Lessons learned: The ExoGENI provided resources were easy to assemble and make available to the research teams. Each team provided their best guess regarding memory, disk, and computation needs which resulted in three different classes of ExoGENI resources.

The ExoGENI resources that were initiated for participants were all Linux oriented. Moving forward, alternative operating systems should be considered perhaps by getting research group feedback at the start of the workshop.

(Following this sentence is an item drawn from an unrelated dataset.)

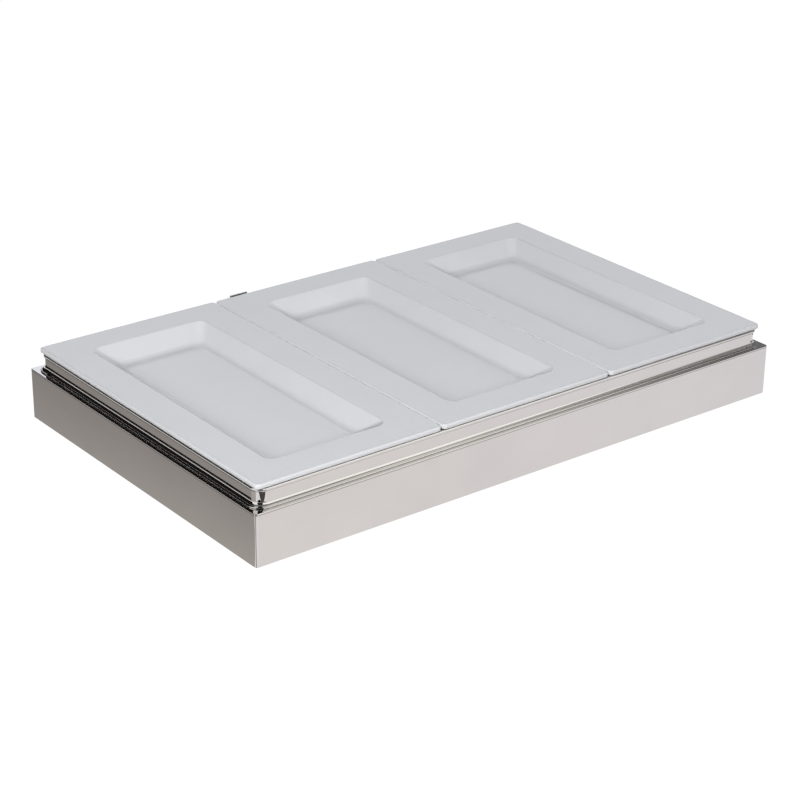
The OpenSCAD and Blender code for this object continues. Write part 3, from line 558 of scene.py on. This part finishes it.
def make_materials():
    """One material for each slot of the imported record."""
    color = {row["slot"]: tuple(row["base_color"][:3]) for row in frame["record"]["materials"]}
    made = {"polished_steel": polished_steel(), "porcelain": porcelain()}
    made["plain_steel"] = satin_steel("plain_steel", (0.56, 0.555, 0.545))
    made["pan_steel"] = satin_steel("pan_steel", (0.58, 0.58, 0.58), along=(1, 10, 10), roughness=0.26)
    made["zinc_steel"] = satin_steel("zinc_steel", (0.60, 0.61, 0.60), along=(2, 2, 2), roughness=0.3)
    made["aluminium"] = satin_steel("aluminium", color["aluminium"], roughness=0.38)
    made["element_sheath"] = satin_steel("element_sheath", color["element_sheath"], roughness=0.5)
    for slot in ("brass", "copper"):
        made[slot] = satin_steel(slot, color[slot], along=(3, 3, 3), roughness=0.28)
    made["insulation"] = fibre_mat("insulation", color["insulation"])
    made["panel_paint"] = painted("panel_paint", color["panel_paint"])
    made["amber_lens"] = tinted_lens("amber_lens", color["amber_lens"])
    roughness = {"rubber": 0.75, "silicone": 0.6, "cream_plastic": 0.45, "black_plastic": 0.38,
                 "dark_plastic": 0.42, "red_plastic": 0.2, "block_ceramic": 0.7}
    for slot in color:
        if slot not in made:
            made[slot] = moulded(slot, color[slot], roughness.get(slot, 0.5))
    return made


def dress(piece, material):
    piece.data.materials.clear()
    piece.data.materials.append(material)


def dress_cad_nodes(materials):
    for node, obj in frame["nodes"].items():
        dress(obj, materials[SLOT_OF[node]])


def place(piece, body, node, materials):
    """A finished piece that stands for a CAD node."""
    dress(piece, materials[SLOT_OF[node]])
    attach(piece, body)
    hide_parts(node)


# ---- studio ----

FLOOR_SIZE = 14


def make_floor():
    """White paper that glows. Nothing picks up diffuse light from it, so undersides stay dim."""
    bpy.ops.mesh.primitive_plane_add(size=FLOOR_SIZE, location=(0, 0, 0))
    floor = bpy.context.object
    floor.name = "floor"
    paper = Finish("floor_paper", (0.1, 0.1, 0.1), 0.9)
    paper.mottle(paper.noise(3, detail=2), 0.99, 1.01)
    paper.shader.inputs["Specular IOR Level"].default_value = 0
    paper.shader.inputs["Emission Color"].default_value = (1, 1, 1, 1)
    paper.shader.inputs["Emission Strength"].default_value = 0.98
    dress(floor, paper.material)
    floor.visible_diffuse = False


def light_up(mesh, name, tones):
    """Turns a mesh into a card that only reflections see, with one tone at each vertex."""
    card = finish_mesh(mesh, name, smooth=False)
    layer = card.data.color_attributes.new("tone", "FLOAT_COLOR", "POINT")
    for entry, tone in zip(layer.data, tones):
        entry.color = (*tone, 1)
    glow_material = bpy.data.materials.new(name)
    glow_material.use_nodes = True
    nodes, links = glow_material.node_tree.nodes, glow_material.node_tree.links
    nodes.clear()
    tone_node = nodes.new("ShaderNodeVertexColor")
    tone_node.layer_name = "tone"
    glow = nodes.new("ShaderNodeEmission")
    links.new(tone_node.outputs["Color"], glow.inputs["Color"])
    links.new(glow.outputs["Emission"], nodes.new("ShaderNodeOutputMaterial").inputs["Surface"])
    dress(card, glow_material)
    card.visible_camera = False
    card.visible_diffuse = False
    card.visible_shadow = False
    card.visible_transmission = False


def heading(azimuth):
    """The level direction at an azimuth in degrees, from +X towards +Y."""
    return Vector((math.cos(math.radians(azimuth)), math.sin(math.radians(azimuth)), 0))


def make_card(name, corners, *tones):
    """A flat card with one tone, or with one at each corner."""
    mesh = bmesh.new()
    mesh.faces.new([mesh.verts.new(c) for c in corners])
    light_up(mesh, name, tones if len(tones) > 1 else tones * len(corners))


SKY_R = 2.6
SKY_ROWS, SKY_COLUMNS = 8, 16


def make_sky(name, azimuths, elevations, tone):
    """A patch of sky round the object. Azimuths run from +X towards +Y, in degrees."""
    mesh = bmesh.new()
    rows = []
    for i in range(SKY_ROWS + 1):
        elevation = math.radians(elevations[0] + (elevations[1] - elevations[0]) * i / SKY_ROWS)
        height, reach = SKY_R * math.sin(elevation), SKY_R * math.cos(elevation)
        row = []
        for k in range(SKY_COLUMNS + 1):
            along = heading(azimuths[0] + (azimuths[1] - azimuths[0]) * k / SKY_COLUMNS)
            row.append(mesh.verts.new(along * reach + Vector((0, 0, height))))
        rows.append(row)
    for low, high in zip(rows, rows[1:]):
        for k in range(SKY_COLUMNS):
            mesh.faces.new((low[k], low[k + 1], high[k + 1], high[k]))
    light_up(mesh, name, [tone] * len(mesh.verts))


def make_lamp(name, location, size, power):
    data = bpy.data.lights.new(name, "AREA")
    data.shape = "RECTANGLE"
    data.size, data.size_y = size
    data.energy = power
    lamp = bpy.data.objects.new(name, data)
    bpy.context.scene.collection.objects.link(lamp)
    lamp.location = location
    lamp.visible_glossy = False
    lamp.rotation_euler = (LAMP_TARGET - Vector(location)).to_track_quat("-Z", "Y").to_euler()


LAMP_TARGET = Vector((0, 0, 0.05))
BLACK = (0.012, 0.011, 0.010)
SKY = {
    "sky_back_right": ((-18, 76), (1.5, 34), (1.12, 1.15, 1.22)),
    "sky_back_left": ((76, 161), (1.5, 62), BLACK),
    "sky_left": ((161, 204), (3, 55), (1.25, 1.22, 1.19)),
    "sky_camera": ((204, 250), (1.5, 62), BLACK),
    "sky_front": ((250, 342), (5, 56), (1.4, 1.38, 1.33)),
    "sky_above_front": ((250, 360), (56, 80), (0.2, 0.19, 0.18)),
    "sky_above_back": ((0, 76), (34, 80), (0.25, 0.25, 0.25)),
}


CARD_LIFT = 0.4 * MM
LEFT, RIGHT = HOUSING_LO.x, HOUSING_HI.x
FRONT, REAR = HOUSING_LO.y, HOUSING_HI.y


def level_card(name, corners, *tones):
    """A card that lies just above the floor, from the x and y of its corners."""
    make_card(name, [(x, y, CARD_LIFT) for x, y in corners], *tones)


def upright_card(name, start, end, heights, *tones):
    """A vertical card over a line on the floor: its corners run along the bottom, then back."""
    low, high = heights
    make_card(name, [(*start, low), (*end, low), (*end, high), (*start, high)], *tones)


def make_left_cards():
    """Two cards of painted shade, standing for the floor in shadow that the left wall reflects, lighter
    towards the front.
    """
    near, middle, far = LEFT - 1 * MM, LEFT - 70 * MM, LEFT - 180 * MM
    end = REAR + 300 * MM
    level_card("left_card_near",
               [(middle, FRONT), (near, FRONT + 7 * MM), (near, end), (middle, end)],
               (0.40, 0.37, 0.355), (0.52, 0.485, 0.46), (0.36, 0.34, 0.32), (0.27, 0.255, 0.24))
    level_card("left_card_far",
               [(far, FRONT - 20 * MM), (middle, FRONT), (middle, end), (far, end)],
               (0.62, 0.58, 0.56), (0.56, 0.53, 0.51), (0.44, 0.42, 0.41), (0.44, 0.42, 0.41))


def make_corner_card():
    """The dark floor that the collar's front left corner reflects."""
    corner = Vector((LEFT, FRONT, CARD_LIFT))
    near, far = 115 * MM, 700 * MM
    toward_left, toward_front = heading(214), heading(290)
    make_card("camera_side_card",
              [corner + toward_left * near, corner + toward_left * far,
               corner + toward_front * far, corner + toward_front * near],
              (0.10, 0.085, 0.078))


def make_front_cards():
    """The floor before the front wall, the strip beyond the right end, and two screens."""
    start, end = FRONT - 1 * MM, FRONT - 250 * MM
    level_card("front_card",
               [(LEFT, start), (LEFT + 170 * MM, end), (RIGHT + 250 * MM, end), (RIGHT + 100 * MM, start)],
               (1.04, 1.0, 0.985), (1.04, 1.0, 0.985), (0.99, 0.965, 1.0), (0.99, 0.965, 1.0))
    strip_x = RIGHT + 10 * MM
    upright_card("ledge_card", (strip_x, FRONT), (strip_x, REAR), (50.2 * MM, 72.5 * MM),
                 (0.20, 0.20, 0.21))
    screen_y, foot = -0.42, 0.06
    left_x, middle_x, right_x = 0.30, 0.50, 1.0
    light, grey = (1.3, 1.3, 1.28), (0.35, 0.34, 0.33)
    upright_card("front_right_card", (left_x, screen_y), (middle_x, screen_y), (foot, 0.7),
                 light, grey, grey, light)
    upright_card("far_right_card", (middle_x, screen_y), (right_x, screen_y), (foot, 0.9),
                 grey, BLACK, BLACK, grey)


def make_world():
    world = bpy.data.worlds.new("studio")
    bpy.context.scene.world = world
    world.use_nodes = True
    background = world.node_tree.nodes["Background"]
    background.inputs["Color"].default_value = (1, 1, 1, 1)
    background.inputs["Strength"].default_value = 0.19


def make_studio():
    make_floor()
    for name, (azimuths, elevations, tone) in SKY.items():
        make_sky(name, azimuths, elevations, tone)
    make_left_cards()
    make_corner_card()
    make_front_cards()
    make_world()
    make_lamp("front_left", (-1.57, -1.57, 1.15), (1.4, 1.0), 54)
    make_lamp("right", (2.0, -0.6, 0.9), (1.0, 0.8), 5)
    bpy.context.scene.view_settings.view_transform = "Standard"
    bpy.context.scene.view_settings.look = "None"


# ---- the whole scene ----

make_camera()
MATERIALS = make_materials()
dress_cad_nodes(MATERIALS)
place(make_housing(), "base", "outer_frame", MATERIALS)
place(make_collar(), "collar", "tray_collar", MATERIALS)
for side in ("tray_left", "tray_middle", "tray_right"):
    place(make_tray(side), side, side, MATERIALS)
make_studio()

Lehigh University CSE 303 Operating System HW10

Author: Dawei Li

Topic: Category-based N-gram Counting and Analysis Using Map-Reduce Framework

Class Size: 14 students

We use one GENI account (through Flukes) to create slices for all students, and distribute the SSH private key as well as the assigned IP address to each of them.

Statistics
Total Slices 15
Total Nodes 73
Controllers Used OSF (7 slices/7 nodes each) WVN (8 slices/3 nodes each)
Duration 9 days (11 slices) 14 days (4 slices)

Comments:

The Flukes tool is really convenient. I just spend a few hours to figure out how to use it and how to create a Hadoop cluster. Only one thing is that I have to poll the status of the slice myself to know if it is ready or not. As far as I know, the Flack GUI of ProtoGENI can poll it automatically and show users the changing status until it is ready.

I have heard no complaint from students about connection problem, meaning that the testbed resources are relatively stable whether accessing on campus or not. Some students cannot log into the testbed just because they are not familiar with SSH. However, one grader said that he couldn’t log into the testbed on May 3rd (around midnight) using one OSF slice, but he can log in again the next morning.